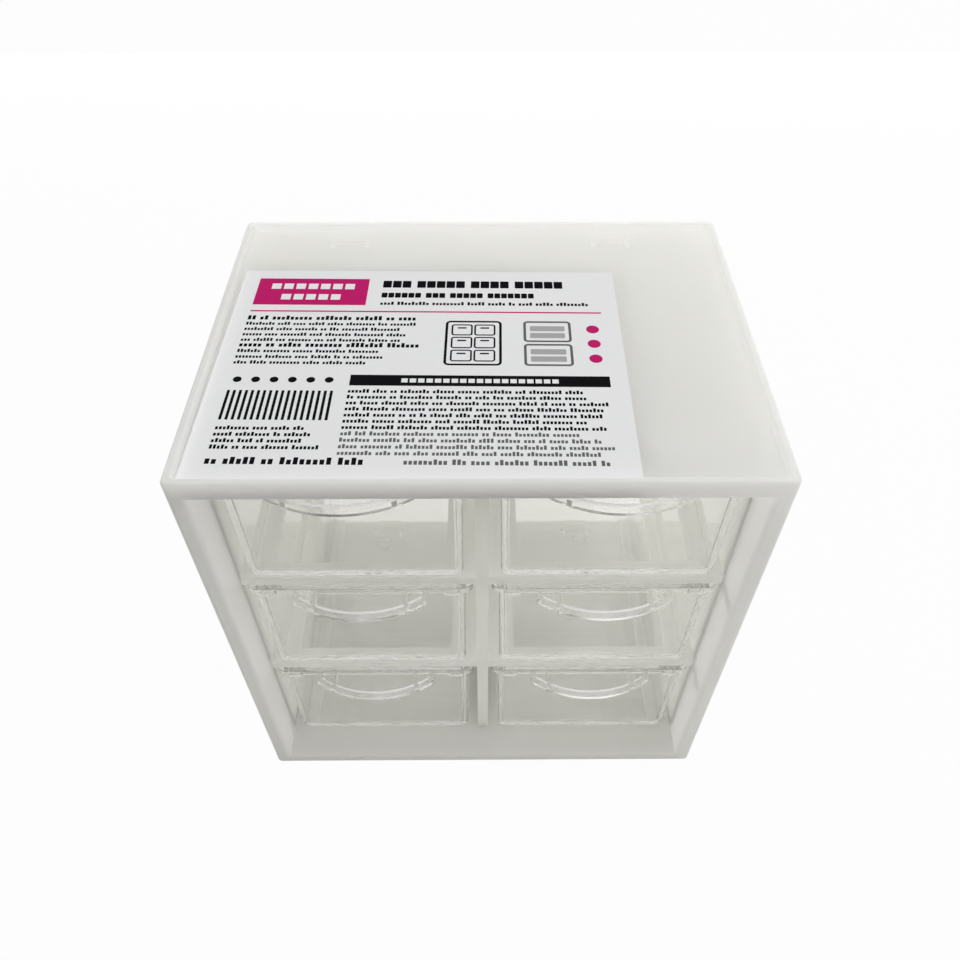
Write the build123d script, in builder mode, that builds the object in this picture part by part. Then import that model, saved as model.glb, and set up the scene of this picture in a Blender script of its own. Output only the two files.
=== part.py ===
"""Desktop drawer case: a milky shell with a two by three rack of clear drawers.

The case is a moulded shell, open at the front and the back. A rack with a centre divider and
windowed shelves slides in from the back until it meets the thick front collar, and a back panel
with four snap tongues closes it in. Six clear drawers, each with a bow handle, run in the cells.
Millimetres, +Z up, drawer fronts towards -Y, origin on the ground under the middle of the case.
"""
from build123d import *
from math import cos, radians, sin
import os

os.makedirs("parts", exist_ok=True)

# Cells of the rack
rows = 3
columns = 2
cell_width = 55.8
row_pitch = 37.45
shelf_thickness = 2.9
divider_thickness = 3.0
rack_wall = 2.0
rack_depth = 84.0
rack_edge_radius = 0.4

# Windows in the shelves, open towards the back
window_side_margin = 7.0
window_front_margin = 5.0

# Shell
shell_wall = 2.0
collar_depth = 10.0
floor_thickness = 2.3
top_thickness = 2.85
corner_radius = 1.5
edge_radius = 0.6
collar_edge_radius = 1.2
floor_recess_depth = 1.1
floor_recess_setback = 0.8

# Stacking tray on top and the foot ring that drops into the tray of a case below
tray_depth = 2.0
rim_wall = 1.7
tray_corner_radius = 1.2
rim_edge_radius = 0.4
foot_height = 1.5
foot_width = 2.0
stacking_clearance = 0.4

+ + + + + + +

• Your objective: From the top of the listing above, restate each line word for word up to and including the line with "window_front_margin = 5.0"; add nothing else.

• Reply to the task:
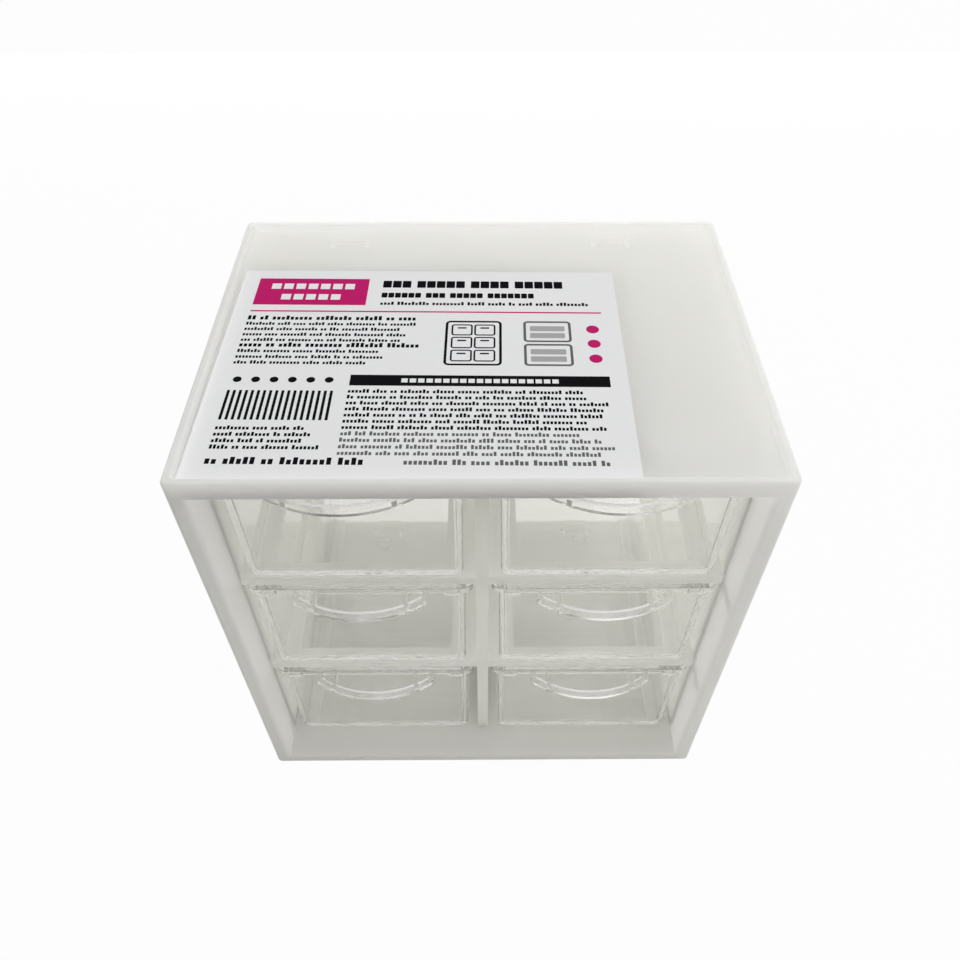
Write the build123d script, in builder mode, that builds the object in this picture part by part. Then import that model, saved as model.glb, and set up the scene of this picture in a Blender script of its own. Output only the two files.
=== part.py ===
"""Desktop drawer case: a milky shell with a two by three rack of clear drawers.

The case is a moulded shell, open at the front and the back. A rack with a centre divider and
windowed shelves slides in from the back until it meets the thick front collar, and a back panel
with four snap tongues closes it in. Six clear drawers, each with a bow handle, run in the cells.
Millimetres, +Z up, drawer fronts towards -Y, origin on the ground under the middle of the case.
"""
from build123d import *
from math import cos, radians, sin
import os

os.makedirs("parts", exist_ok=True)

# Cells of the rack
rows = 3
columns = 2
cell_width = 55.8
row_pitch = 37.45
shelf_thickness = 2.9
divider_thickness = 3.0
rack_wall = 2.0
rack_depth = 84.0
rack_edge_radius = 0.4

# Windows in the shelves, open towards the back
window_side_margin = 7.0
window_front_margin = 5.0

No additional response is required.